"It's basically been a perfect storm," says Contra Costa Supervisor John Gioia, the rare Bay Area politician willing to talk openly about the public pension disaster headed toward many counties and cities. "Our pension costs are rising and are unsustainable. In 2000, we spent about $70 million a year in pension costs; this year $200 million and we expect in five years it will be close to $300 million."
"It's going to get worse and worse as you go along," says Kris Hunt, executive director of the Contra Costa Taxpayers' Association. "Virtually no one had set aside any money to pay for these long-term promises to people."
Hunt's group found no fewer than 432 public retirees in Contra Costa County getting guaranteed life-time pensions of more than $100,000 per year. At the top of the list are ex-public safety employees, like a retired San Ramon Valley Fire District chief collecting a pension of nearly $300,000 per year.
Those generous pensions could be supported when the economy was booming and when pension systems, like CalPERS, flourished on their investments in stocks and real estate. But not now.
"Most of the increases right now are due to the stock market crash because it is the employer, in this case the county's responsibility, to make up the difference," says Gioia.
Some say public employees are being unfairly singled out, compared with their private counterparts.
"You really have to be careful when you are comparing the public and private sector," says Keith Bender, a professor at the University of Wisconsin-Milwaukee who studies public versus private compensation. "By and large, particularly state and local workers are earning about what private sector workers earn in terms of average wages, maybe slightly higher in terms of benefits, but it's pretty close to comparability."
According to California governor's office, the average civil servant with 30 years in state government who made $70,000 per year can retire at 55 with a guaranteed annual pension of $42,000.
Employees in high-risk jobs, like firefighters and police, get up to 90 percent of their salaries if they retire at age 50.
"There are markets that the private sector just won't move into," says Michael Picker with Californians for Health Care and Retirement.

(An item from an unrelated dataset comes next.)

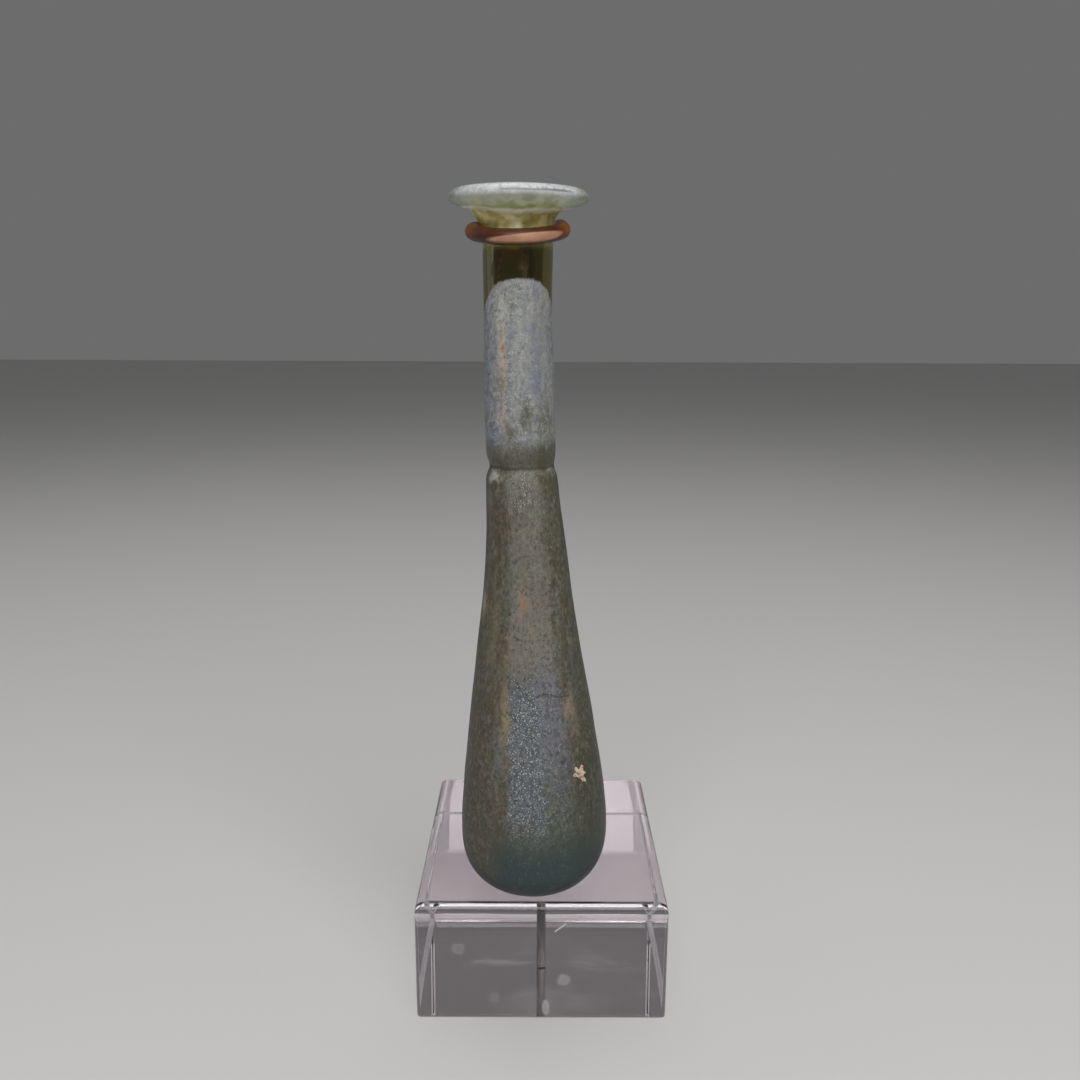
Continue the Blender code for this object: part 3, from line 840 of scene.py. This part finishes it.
    cubed = (degrees / 60.0).off(5.5 / 60.0) ** 3.0
    arch = 118.3 - 2.93 * cubed / (1.0 + 0.15 * cubed) + ripple * 1.2
    film = (arch - level).rise(-0.15, 0.4) * (0.90 + grain * 0.12).least(1.0)
    film = film * (1.0 - neck_foot * 0.25)
    fold = (RIM_UNDERSIDE - 0.38 * RIM_FLAP) * 1000.0
    rim = level.rise(fold - 0.15, fold + 0.1)
    crown = (level + ripple * 0.8).rise(131.2, 132.2)
    wisps = place.noise(0.55, 3.0, 0.5)
    milk = 0.70 + 0.22 * wisps.rise(0.40, 0.62) - 0.34 * spot(turn, level, 14.0, 127.5, 9.0, 2.6)
    milk = (milk + 0.12 * turn.rise(0.0, -30.0)) * level.rise(123.0, 125.0) + rim * 0.16
    film = (film + milk).least(0.96)
    rim_colour = wisps.rise(0.38, 0.64).lay(screen(216, 206, 150), screen(180, 166, 96))
    rim_colour = spot(turn, level, -2.0, 127.0, 9.0, 2.4).lay(screen(232, 226, 192), rim_colour)
    rim_colour = (spot(turn, level, 15.0, 127.5, 9.0, 2.4) * 0.6).lay(screen(120, 116, 50), rim_colour)
    rim_colour = (turn.rise(0.0, 24.0) * 0.40).lay(screen(132, 122, 58), rim_colour)
    lip = wisps.rise(0.36, 0.66).lay(screen(176, 182, 144), screen(150, 158, 114))
    lip = (level.rise(130.6, 131.8) * 0.75).lay(screen(164, 168, 176), lip)
    ends = aside.rise(44.0, 66.0) * aside.rise(150.0, 110.0)
    lip = (ends * 0.8).lay(screen(86, 108, 66), lip)
    crown = crown * (1.0 - 0.45 * ends)
    lip = (crown * (0.25 + 0.9 * grain.rise(0.36, 0.62))).least(1.0).lay(screen(206, 208, 212), lip)
    # Painted shade: a dark line along the furrow of the folded rim.
    groove_shade = (level + grain * 0.5).off(132.45).rise(0.30, 0.10) * turn.off(16.0).rise(34.0, 22.0)
    lip = (groove_shade * 0.7).lay(SLATE, lip)
    rim_colour = rim.lay(lip, rim_colour)
    rim_colour = (level.off(fold + 0.12).rise(0.30, 0.12) * 0.85).lay(screen(226, 222, 200), rim_colour)
    colour = level.rise(122.0, 124.0).lay(rim_colour, colour)

    relief = 0.6 * grain + 0.3 * fine + 0.4 * band * specks.least(0.5) + 0.3 * dots.least(0.5)
    flaked = tree.bump(relief + film * 0.5, 0.00018, 0.6)
    crust = tree.add(
        "ShaderNodeBsdfPrincipled",
        _0=colour,
        Roughness=0.60 + 0.24 * (fine - 0.5) - 0.30 * rim - 0.08 * teal - 0.2 * band * glints,
        IOR=1.42,
        Coat_Weight=0.06 + 0.84 * rim,
        Coat_Roughness=0.15,
        Normal=flaked,
    )
    glass = clear_glass(tree, tree.bump(place.noise(0.6, 2.0), 0.00006, 0.25), 0.06)
    tree.add("ShaderNodeMixShader", _0=film, _1=glass, _2=crust).finish()
    return made


def inner_material():
    """Inside of the flask: bare glass with brown dried residue on the neck's wall."""
    made, tree = new_material("flask_inside")
    place = tree.millimetres()
    degrees, level = tree.wrapped(FLASK_LOW.z)
    swirl = place.noise(0.6, 4.0, 0.6, (1.0, 1.0, 0.4)) - 0.5
    turn = degrees + swirl * 50.0
    height = level + swirl * 6.0
    residue = spot(turn, height, -42.0, 120.5, 15.0, 4.0) + spot(turn, height, 14.0, 120.0, 13.0, 3.4)
    residue = residue + spot(turn, height, 150.0, 121.0, 24.0, 4.0) * 0.7
    residue = (residue * (0.5 + place.noise(2.0, 4.0))).rise(0.25, 0.8)
    dried = tree.add(
        "ShaderNodeBsdfPrincipled",
        _0=place.noise(1.6, 3.0).rise(0.4, 0.7).lay(screen(88, 70, 40), screen(52, 38, 20)),
        Roughness=0.6,
    )
    glass = clear_glass(tree, tree.bump(place.noise(0.7, 2.0), 0.00006, 0.2), 0.06)
    tree.add("ShaderNodeMixShader", _0=residue * 0.9, _1=glass, _2=dried).finish()
    return made


rows_of_glass, first_inner_row = flask_rows()
flask = skin("blown_flask", rows_of_glass, first_inside=first_inner_row)
flask.data.materials.append(outer_material())
flask.data.materials.append(inner_material())
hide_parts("flask")
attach(flask, "root")


# Lump of crust
# A small star of hard, pinkish lime crust that grew on the glass low on its right side, with a little
# brown soil in patches on it.

LUMP_TURN = math.radians(42.5)
LUMP_HEIGHT = 0.0277
LUMP_CORE = 0.00072
LUMP_THICKNESS = 0.00110
LUMP_SINK = 0.00012
LUMP_POINTS = 96
LUMP_FLAT_ROWS = 10
# Direction of each arm on the surface, up being 90 degrees, its length past the core and its width in degrees
LUMP_ARMS = (
    (118.0, 0.00125, 20.0), (62.0, 0.00120, 17.0), (-58.0, 0.00135, 22.0), (172.0, 0.00090, 24.0),
    (10.0, 0.00070, 20.0),
)


def lump_rows():
    """A star laid on the wall: each row is the star's outline drawn in towards its middle.

    The outline is the core's radius plus one bell-shaped arm for each direction. From the rim inwards the top
    rises as a quarter circle, highest along the arms, and the underside lies flat inside the glass.
    """
    turn = 2.0 * np.pi * np.arange(LUMP_POINTS) / LUMP_POINTS
    outline = np.full(LUMP_POINTS, LUMP_CORE)
    ridge = np.full(LUMP_POINTS, 0.35)
    for direction, length, width in LUMP_ARMS:
        off = np.abs((np.degrees(turn) - direction + 180.0) % 360.0 - 180.0)
        arm = np.exp(-((off / width) ** 2))
        outline = outline + length * arm
        ridge = np.maximum(ridge, arm)
    top = np.cos(np.linspace(0.0, 0.96, 22)[1:] * 0.5 * np.pi)
    share = np.concatenate((np.linspace(0.12, 1.0, LUMP_FLAT_ROWS), top))[:, None]
    on_top = (np.arange(len(share)) >= LUMP_FLAT_ROWS)[:, None]
    rise = np.sqrt((1.0 - share**2).clip(0.0)) * (ridge * share + (1.0 - share) * 0.7) * LUMP_THICKNESS
    bumpy = 1.0 + 0.16 * np.sin(5.0 * turn + 9.0 * share) + 0.08 * np.sin(13.0 * turn - 14.0 * share)
    out = np.where(on_top, rise * bumpy, 0.0) - LUMP_SINK
    across = share * outline * np.cos(turn)
    height = LUMP_HEIGHT + share * outline * np.sin(turn)
    wall = NECK_RADIUS + (BODY_RADIUS - NECK_RADIUS) * through(BODY_OUTLINE, height / FLASK_HEIGHT)
    middle = NECK_X + BODY_LEAN * through(CENTRE_LINE, height / FLASK_HEIGHT)
    aim = LUMP_TURN + across / wall
    x = middle + (wall + out) * np.sin(aim)
    y = FLASK_Y - (wall + out) * np.cos(aim)
    return np.stack((x, y, FLASK_LOW.z + height), -1)


def lump_material():
    """Pinkish beige lime, rough and grainy, with patches of brown soil."""
    made, tree = new_material("lime_crust")
    place = tree.millimetres()
    grain = place.noise(3.0, 4.0, 0.65)
    soil = place.noise(1.3, 3.0).rise(0.48, 0.58)
    colour = grain.rise(0.35, 0.65).lay(screen(222, 206, 186), screen(168, 142, 118))
    colour = (soil * 0.85).lay(screen(104, 72, 46), colour)
    tree.add(
        "ShaderNodeBsdfPrincipled",
        _0=colour,
        Roughness=0.7 + 0.2 * grain,
        Normal=tree.bump(grain + 0.5 * soil, 0.00012, 0.7),
    ).finish()
    return made


lump = skin("crust_lump", lump_rows())
lump.data.materials.append(lump_material())
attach(lump, "root")


# Studio
# A pale floor, soft lights and the camera of the photograph. None of them belongs to the object.

FLOOR_HALF = 3.0
FLOOR_DROP = 0.00004
CAMERA_PLACE = (-0.00067, -0.19849, 0.13748)
CAMERA_DOWN = math.radians(12.770)
CAMERA_YAW = math.radians(0.023)
CAMERA_ROLL = math.radians(0.233)
FOCAL_PIXELS = 980.2
PHOTO_PIXELS = 1080.0


def soft_light(name, place, target, size, power, colour):
    """A square soft box at a place, turned to a target."""
    data = bpy.data.lights.new(name, "AREA")
    data.shape = "RECTANGLE"
    data.size, data.size_y = size
    data.energy = power
    data.color = colour
    made = bpy.data.objects.new(name, data)
    made.location = place
    made.rotation_euler = (Vector(target) - Vector(place)).to_track_quat("-Z", "Y").to_euler()
    bpy.context.scene.collection.objects.link(made)
    return made


floor_mesh = bpy.data.meshes.new("studio_floor")
square = [(x * FLOOR_HALF, y * FLOOR_HALF, -FLOOR_DROP) for x, y in ((-1, -1), (1, -1), (1, 1), (-1, 1))]
floor_mesh.from_pydata(square, [], [(0, 1, 2, 3)])
floor = bpy.data.objects.new("studio_floor", floor_mesh)
bpy.context.scene.collection.objects.link(floor)
floor_paint, floor_tree = new_material("pale_floor")
floor_tree.add("ShaderNodeBsdfPrincipled", _0=screen(214, 213, 212), Roughness=0.75).finish()
floor_mesh.materials.append(floor_paint)

soft_light("key_box", (0.10, -0.55, 0.52), (0.0, 0.0, 0.09), (0.80, 0.50), 4.6, (1.0, 0.99, 0.97))
soft_light("top_box", (0.0, 0.10, 0.80), (0.0, 0.0, 0.05), (0.60, 0.60), 1.5, (1.0, 1.0, 1.0))
soft_light("left_box", (-0.70, 0.10, 0.34), (0.0, 0.0, 0.08), (0.50, 0.60), 0.3, (0.95, 0.97, 1.0))

world = bpy.data.worlds.new("studio_air")
world.use_nodes = True
world.node_tree.nodes["Background"].inputs["Color"].default_value = (1.0, 1.0, 1.0, 1.0)
world.node_tree.nodes["Background"].inputs["Strength"].default_value = 0.15
bpy.context.scene.world = world

camera_data = bpy.data.cameras.new("photo_camera")
camera_data.sensor_fit = "HORIZONTAL"
camera_data.sensor_width = 36.0
camera_data.lens = FOCAL_PIXELS / PHOTO_PIXELS * camera_data.sensor_width
camera_data.clip_start = 0.01
camera_data.clip_end = 20.0
camera = bpy.data.objects.new("photo_camera", camera_data)
aim = Euler((0.5 * math.pi - CAMERA_DOWN, 0.0, -CAMERA_YAW)).to_matrix()
aim = aim @ Matrix.Rotation(CAMERA_ROLL, 3, "Z")
camera.location = CAMERA_PLACE
camera.rotation_euler = aim.to_euler()
bpy.context.scene.collection.objects.link(camera)
bpy.context.scene.camera = camera
bpy.context.scene.view_settings.view_transform = "Standard"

Picker says any perceived perks for public employees are offset by lower pay and less desirable jobs, like working as a sewage treatment operator.
"There's a premium for the employer to want to keep them in that job and preserve the knowledge base rather than the expense of continual retraining," says Picker.
The reality is the public pensions granted in better times could quickly cripple some Bay Area communities already facing hundreds of millions of dollars in program cuts and job losses due to declining state and local revenues.
In Contra Costa County, a recent grand jury report found that cities and the county have been overly generous in their retiree benefits, so much so, that the burden could push some of them quickly toward bankruptcy.
One Bay Area city, Vallejo, is already there, declaring bankruptcy in May of 2008.
"What pushed it over the edge was labor costs," says Ivan Osorio with the Washington D.C. Liberatarian think-tank, The Cato Institute, which did a case study on Vallejo.
Osorio says agreements made with unions in profitable years broke Vallejo in the lean years. After the bankruptcy, Vallejo's unions did agree to renegotiate their contracts.
It's that kind of thing many think needs to happen in other Bay Area communities, long before they reach the brink of bankruptcy.
"Public employees and government need to do this together because if we don't, what we will see are more extreme measures to cut pension benefits," says Gioia.
California taxpayer groups are already working to put a measure on next year's statewide ballot that would limit future amounts that could be paid out for public pensions.